However, Dick and I spent the last year working 60-80+ hour weeks while our
company was stationed out of a pretty big coworking space. I can tell you that
in our time there, I only saw a single person out of the (what must be at
least several hundreds of other people) peers sharing our space with us at the
gym, where as Dick and I went at least 3x a week every week.

I also lost 60lb while working more than I've ever worked in my life (by
following Dick's program) and here's the punchline: 20lb of that was the
weight I gained from my last start-up job.

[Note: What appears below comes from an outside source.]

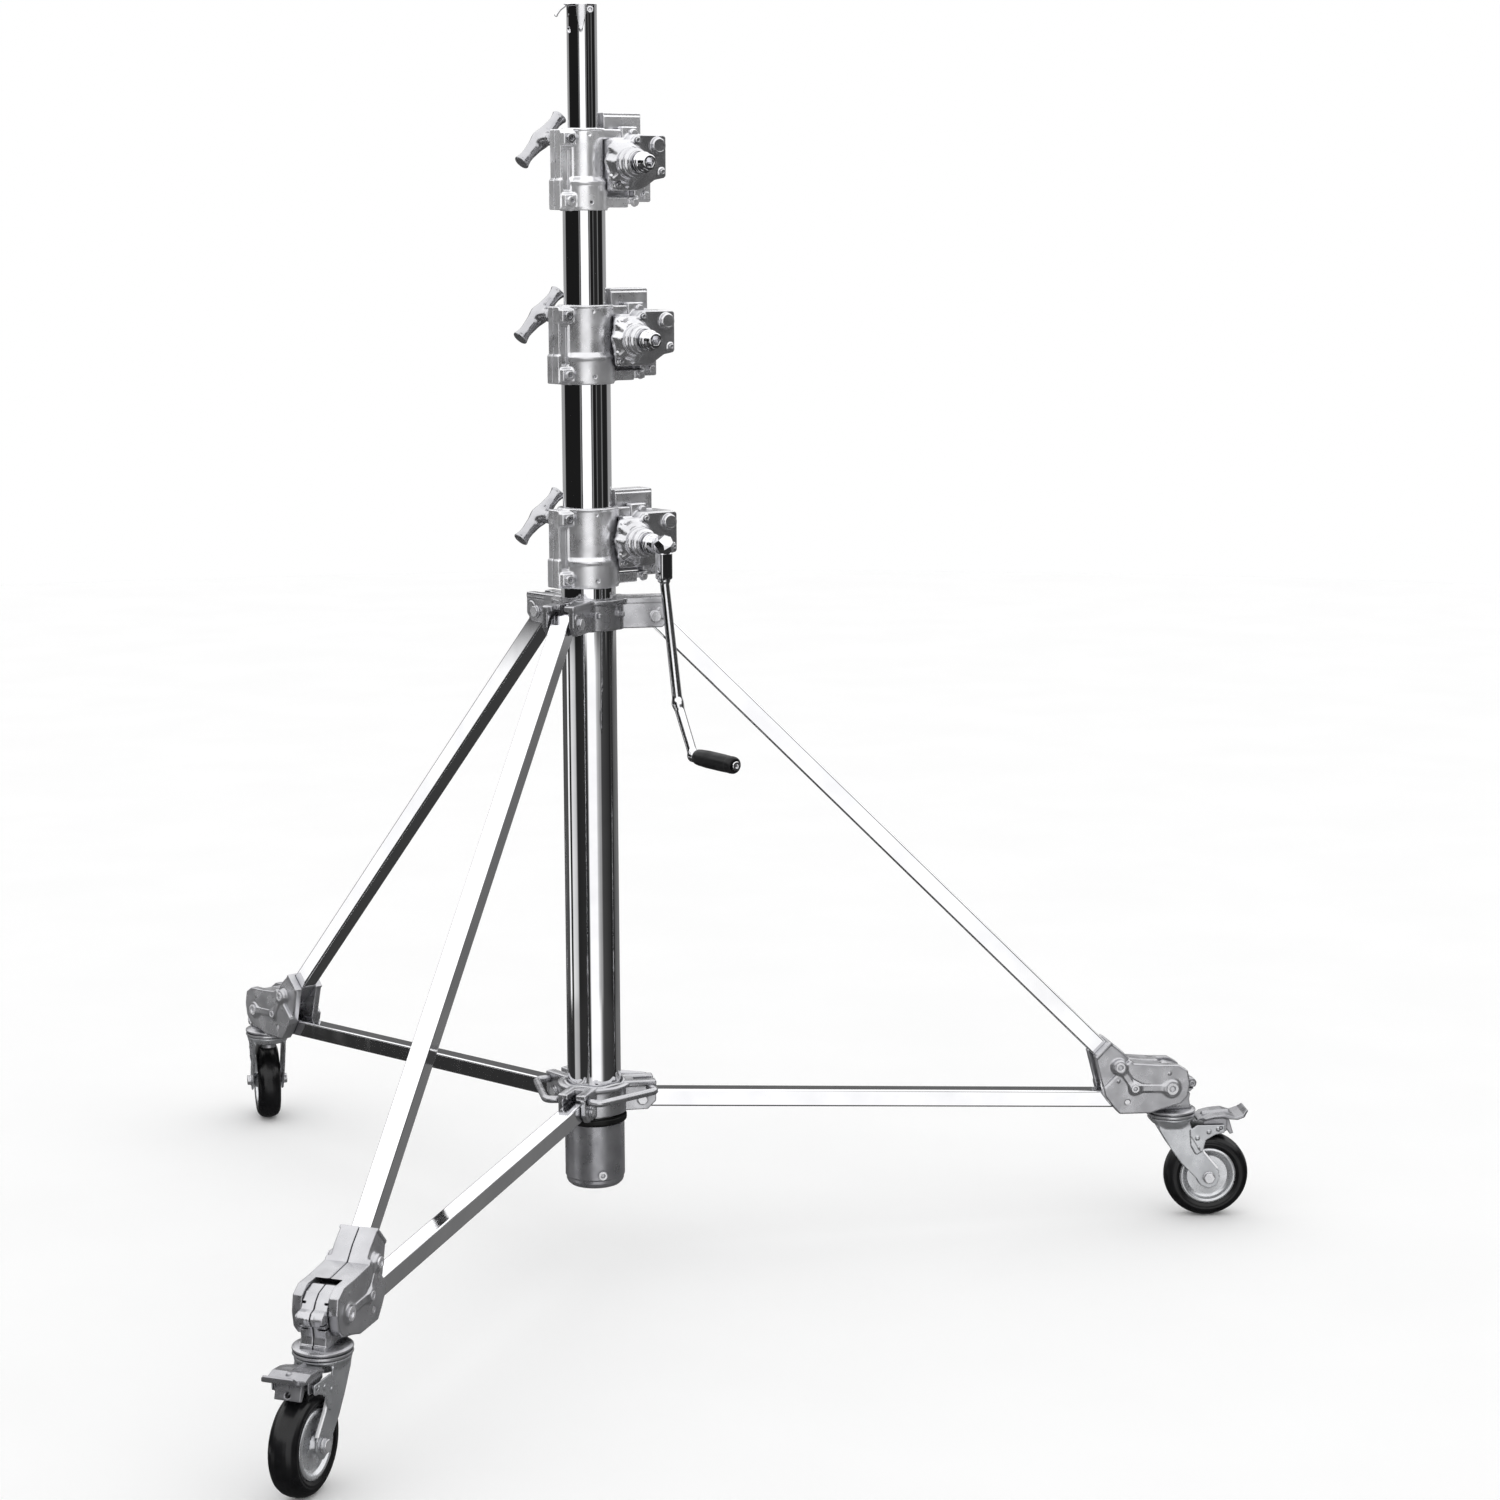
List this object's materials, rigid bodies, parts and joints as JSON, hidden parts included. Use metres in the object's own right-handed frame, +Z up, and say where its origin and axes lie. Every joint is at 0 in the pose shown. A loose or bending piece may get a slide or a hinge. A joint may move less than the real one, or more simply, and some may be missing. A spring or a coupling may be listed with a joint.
{
  "type": "wind-up lighting stand",
  "caption": "Crank-up lighting stand: telescoping geared mast with rack and pinion gearboxes, clamp handles and a folding braced tripod on braked castors.",
  "frame": {"origin": "on the mast axis, in the plane of the floor that the wheels stand on", "axes": "+Z up along the mast; +X along leg 1; the crank faces about 65 degrees clockwise of +X seen from above"},
  "size_m": [1.4866, 1.7174, 1.7504],
  "materials": {
    "polished_tube": "mirror polished chrome plate on steel tube",
    "polished_leg": "bright chrome plate on square steel tube",
    "satin_sleeve": "satin turned metal",
    "cast_aluminium": "tumbled and polished aluminium casting",
    "polished_casting": "polished aluminium casting",
    "chromed_forging": "chromed forging",
    "steel_bolts": "bright zinc plated fasteners",
    "zinc_steel": "bright zinc plated pressed steel",
    "zinc_hub": "zinc plated pressed wheel centre",
    "tyre_rubber": "semi-gloss black rubber",
    "bumper_rubber": "matt black rubber",
    "grip_plastic": "black moulded grip"
  },
  "bodies": {
    "mast": {"outer_tube": "polished_tube", "foot_sleeve": "satin_sleeve", "foot_bolt": "steel_bolts", "bumper_ring": "bumper_rubber", "leg_bracket": "cast_aluminium", "bracket_bolts": "steel_bolts", "clamp_collar_1": "cast_aluminium", "gearbox_housing_1": "cast_aluminium", "gearbox_cover_1": "cast_aluminium"},
    "riser_stage_1": {"riser_1": "polished_tube", "clamp_collar_2": "cast_aluminium", "gearbox_housing_2": "cast_aluminium", "gearbox_cover_2": "cast_aluminium"},
    "riser_stage_2": {"riser_2": "polished_tube", "clamp_collar_3": "cast_aluminium", "gearbox_housing_3": "cast_aluminium", "gearbox_cover_3": "cast_aluminium"},
    "riser_stage_3": {"riser_3": "polished_tube", "top_socket": "polished_tube", "spring_latch": "polished_tube"},
    "drive_shaft_1": {"drive_shaft_1": "chromed_forging"},
    "tee_handle_1": {"tee_handle_1": "polished_casting"},
    "drive_shaft_2": {"drive_shaft_2": "chromed_forging"},
    "tee_handle_2": {"tee_handle_2": "polished_casting"},
    "drive_shaft_3": {"drive_shaft_3": "chromed_forging"},
    "tee_handle_3": {"tee_handle_3": "polished_casting"},
    "crank": {"crank_arm": "chromed_forging"},
    "crank_grip": {"crank_grip": "grip_plastic"},
    "sliding_collar": {"lower_collar": "cast_aluminium", "lower_collar_bolts": "steel_bolts"},
    "brace_1": {"brace_1": "polished_leg"},
    "strut_1": {"strut_1": "polished_leg", "knuckle_shells_1": "cast_aluminium", "knuckle_bolts_1": "steel_bolts"},
    "caster_block_1": {"caster_block_1": "cast_aluminium"},
    "fork_1": {"fork_1": "zinc_steel", "axle_1": "steel_bolts"},
    "brake_pedal_1": {"brake_pedal_1": "zinc_steel"},
    "wheel_1": {"tyre_1": "tyre_rubber", "wheel_hub_1": "zinc_hub"},
    "brace_2": {"brace_2": "polished_leg"},
    "strut_2": {"strut_2": "polished_leg", "knuckle_shells_2": "cast_aluminium", "knuckle_bolts_2": "steel_bolts"},
    "caster_block_2": {"caster_block_2": "cast_aluminium"},
    "fork_2": {"fork_2": "zinc_steel", "axle_2": "steel_bolts"},
    "brake_pedal_2": {"brake_pedal_2": "zinc_steel"},
    "wheel_2": {"tyre_2": "tyre_rubber", "wheel_hub_2": "zinc_hub"},
    "brace_3": {"brace_3": "polished_leg"},
    "strut_3": {"strut_3": "polished_leg", "knuckle_shells_3": "cast_aluminium", "knuckle_bolts_3": "steel_bolts"},
    "caster_block_3": {"caster_block_3": "cast_aluminium"},
    "fork_3": {"fork_3": "zinc_steel", "axle_3": "steel_bolts"},
    "brake_pedal_3": {"brake_pedal_3": "zinc_steel"},
    "wheel_3": {"tyre_3": "tyre_rubber", "wheel_hub_3": "zinc_hub"}
  },
  "joints": [
    {"name": "riser_1_slide", "type": "slide", "parent": "mast", "child": "riser_stage_1", "axis": [0, 0, 1], "range_m": [0, 0.8]},
    {"name": "drive_shaft_1_spin", "type": "hinge", "parent": "mast", "child": "drive_shaft_1", "pos_m": [0.03867, 0.01778, 1.0251], "axis": [-0.4179, 0.9085, 0], "range_deg": [0, 4365.89]},
    {"name": "tee_handle_1_turn", "type": "hinge", "parent": "mast", "child": "tee_handle_1", "pos_m": [-0.06303, 0.02935, 1.0576], "axis": [-0.4179, 0.9085, 0], "range_deg": [0, 180]},
    {"name": "riser_2_slide", "type": "slide", "parent": "riser_stage_1", "child": "riser_stage_2", "axis": [0, 0, 1], "range_m": [0, 0.8]},
    {"name": "drive_shaft_2_spin", "type": "hinge", "parent": "riser_stage_1", "child": "drive_shaft_2", "pos_m": [0.03709, 0.01706, 1.3013], "axis": [-0.4179, 0.9085, 0], "range_deg": [0, 3395.8]},
    {"name": "tee_handle_2_turn", "type": "hinge", "parent": "riser_stage_1", "child": "tee_handle_2", "pos_m": [-0.0594, 0.03102, 1.3338], "axis": [-0.4179, 0.9085, 0], "range_deg": [0, 180]},
    {"name": "riser_3_slide", "type": "slide", "parent": "riser_stage_2", "child": "riser_stage_3", "axis": [0, 0, 1], "range_m": [0, 0.8]},
    {"name": "drive_shaft_3_spin", "type": "hinge", "parent": "riser_stage_2", "child": "drive_shaft_3", "pos_m": [0.03053, 0.01404, 1.5376], "axis": [-0.4179, 0.9085, 0], "range_deg": [0, 3056.28]},
    {"name": "tee_handle_3_turn", "type": "hinge", "parent": "riser_stage_2", "child": "tee_handle_3", "pos_m": [-0.05349, 0.03374, 1.5701], "axis": [-0.4179, 0.9085, 0], "range_deg": [0, 180]},
    {"name": "crank_pull_off", "type": "slide", "parent": "drive_shaft_1", "child": "crank", "axis": [0.4179, -0.9085, 0], "range_m": [0, 0.018]},
    {"name": "grip_spin", "type": "hinge", "parent": "crank", "child": "crank_grip", "pos_m": [0.14092, -0.19495, 0.7431], "axis": [-0.4179, 0.9085, 0], "continuous": true},
    {"name": "fold", "type": "slide", "parent": "mast", "child": "sliding_collar", "axis": [0, 0, 1], "range_m": [0, 0.3985]},
    {"name": "brace_1_hinge", "type": "hinge", "parent": "sliding_collar", "child": "brace_1", "pos_m": [0.066, 0, 0.228], "axis": [0, 1, 0], "range_deg": [0, 81.95]},
    {"name": "strut_1_hinge", "type": "hinge", "parent": "brace_1", "child": "strut_1", "pos_m": [0.7845, 0, 0.184], "axis": [0, 1, 0], "range_deg": [-40.48, 0]},
    {"name": "caster_block_1_hinge", "type": "hinge", "parent": "strut_1", "child": "caster_block_1", "pos_m": [0.8519, 0, 0.2014], "axis": [0, 1, 0], "range_deg": [-41.48, 0]},
    {"name": "caster_1_swivel", "type": "hinge", "parent": "caster_block_1", "child": "fork_1", "pos_m": [0.861, 0, 0.15], "axis": [0, 0, 1], "continuous": true},
    {"name": "wheel_1_spin", "type": "hinge", "parent": "fork_1", "child": "wheel_1", "pos_m": [0.91457, -0.00677, 0.0625], "axis": [0.1253, 0.9921, 0], "continuous": true},
    {"name": "brake_pedal_1_press", "type": "hinge", "parent": "fork_1", "child": "brake_pedal_1", "pos_m": [0.93045, -0.00877, 0.138], "axis": [0.1253, 0.9921, 0], "range_deg": [0, 19]},
    {"name": "brace_2_hinge", "type": "hinge", "parent": "sliding_collar", "child": "brace_2", "pos_m": [-0.033, 0.05716, 0.228], "axis": [-0.866, -0.5, 0], "range_deg": [0, 81.95]},
    {"name": "strut_2_hinge", "type": "hinge", "parent": "brace_2", "child": "strut_2", "pos_m": [-0.39225, 0.6794, 0.184], "axis": [-0.866, -0.5, 0], "range_deg": [-40.48, 0]},
    {"name": "caster_block_2_hinge", "type": "hinge", "parent": "strut_2", "child": "caster_block_2", "pos_m": [-0.42595, 0.73777, 0.2014], "axis": [-0.866, -0.5, 0], "range_deg": [-41.48, 0]},
    {"name": "caster_2_swivel", "type": "hinge", "parent": "caster_block_2", "child": "fork_2", "pos_m": [-0.4305, 0.74565, 0.15], "axis": [0, 0, 1], "continuous": true},
    {"name": "wheel_2_spin", "type": "hinge", "parent": "fork_2", "child": "wheel_2", "pos_m": [-0.43276, 0.7996, 0.0625], "axis": [-0.9991, -0.0419, 0], "continuous": true},
    {"name": "brake_pedal_2_press", "type": "hinge", "parent": "fork_2", "child": "brake_pedal_2", "pos_m": [-0.43343, 0.81559, 0.138], "axis": [-0.9991, -0.0419, 0], "range_deg": [0, 19]},
    {"name": "brace_3_hinge", "type": "hinge", "parent": "sliding_collar", "child": "brace_3", "pos_m": [-0.033, -0.05716, 0.228], "axis": [0.866, -0.5, 0], "range_deg": [0, 81.95]},
    {"name": "strut_3_hinge", "type": "hinge", "parent": "brace_3", "child": "strut_3", "pos_m": [-0.39225, -0.6794, 0.184], "axis": [0.866, -0.5, 0], "range_deg": [-40.48, 0]},
    {"name": "caster_block_3_hinge", "type": "hinge", "parent": "strut_3", "child": "caster_block_3", "pos_m": [-0.42595, -0.73777, 0.2014], "axis": [0.866, -0.5, 0], "range_deg": [-41.48, 0]},
    {"name": "caster_3_swivel", "type": "hinge", "parent": "caster_block_3", "child": "fork_3", "pos_m": [-0.4305, -0.74565, 0.15], "axis": [0, 0, 1], "continuous": true},
    {"name": "wheel_3_spin", "type": "hinge", "parent": "fork_3", "child": "wheel_3", "pos_m": [-0.45807, -0.79208, 0.0625], "axis": [0.8599, -0.5105, 0], "continuous": true},
    {"name": "brake_pedal_3_press", "type": "hinge", "parent": "fork_3", "child": "brake_pedal_3", "pos_m": [-0.46624, -0.80584, 0.138], "axis": [0.8599, -0.5105, 0], "range_deg": [0, 19]}
  ],
  "couplings": [
    {"joint": "drive_shaft_1_spin", "follows": "riser_1_slide", "rad_per_m": 95.238},
    {"joint": "drive_shaft_2_spin", "follows": "riser_2_slide", "rad_per_m": 74.074},
    {"joint": "drive_shaft_3_spin", "follows": "riser_3_slide", "rad_per_m": 66.667},
    {"joint": "brace_1_hinge", "follows": "fold", "rad_per_m": 3.5887},
    {"joint": "strut_1_hinge", "follows": "fold", "rad_per_m": -1.7726},
    {"joint": "caster_block_1_hinge", "follows": "fold", "rad_per_m": -1.8161},
    {"joint": "brace_2_hinge", "follows": "fold", "rad_per_m": 3.5887},
    {"joint": "strut_2_hinge", "follows": "fold", "rad_per_m": -1.7726},
    {"joint": "caster_block_2_hinge", "follows": "fold", "rad_per_m": -1.8161},
    {"joint": "brace_3_hinge", "follows": "fold", "rad_per_m": 3.5887},
    {"joint": "strut_3_hinge", "follows": "fold", "rad_per_m": -1.7726},
    {"joint": "caster_block_3_hinge", "follows": "fold", "rad_per_m": -1.8161}
  ]
}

I think the issue is the exact mindset Dick wrote about, of having to "pay off
your credit card" by going and running hours and hours after eating badly (a
mindset that I still default to sometimes and have to try really hard to stop
myself from doing) makes it so that people who are already insanely stressed
eventually just give up and decide to go into a default instead of "paying off
their card", so to speak.

P.S. There's already been some lawyers, creative agency folks, and people from
big government funded organizations applying to take part in the course, I
think the difference between what they saw on the page versus what you saw on
the page is that they (correctly) assumed being "in tech" meant "work really
long hours" to the people that wrote the page versus "do you work at a company
that has an AngelList page".

------
Lambdanaut
This isn't applicable to people that are exercising just for health, rather
than to also lose weight.

For naturally skinny "dicks" like me, I find I get the best workout and feel
the healthiest when I do a mix of the tread mill with intermittent breaks of
lifting and power push-ups when my legs can't take it anymore.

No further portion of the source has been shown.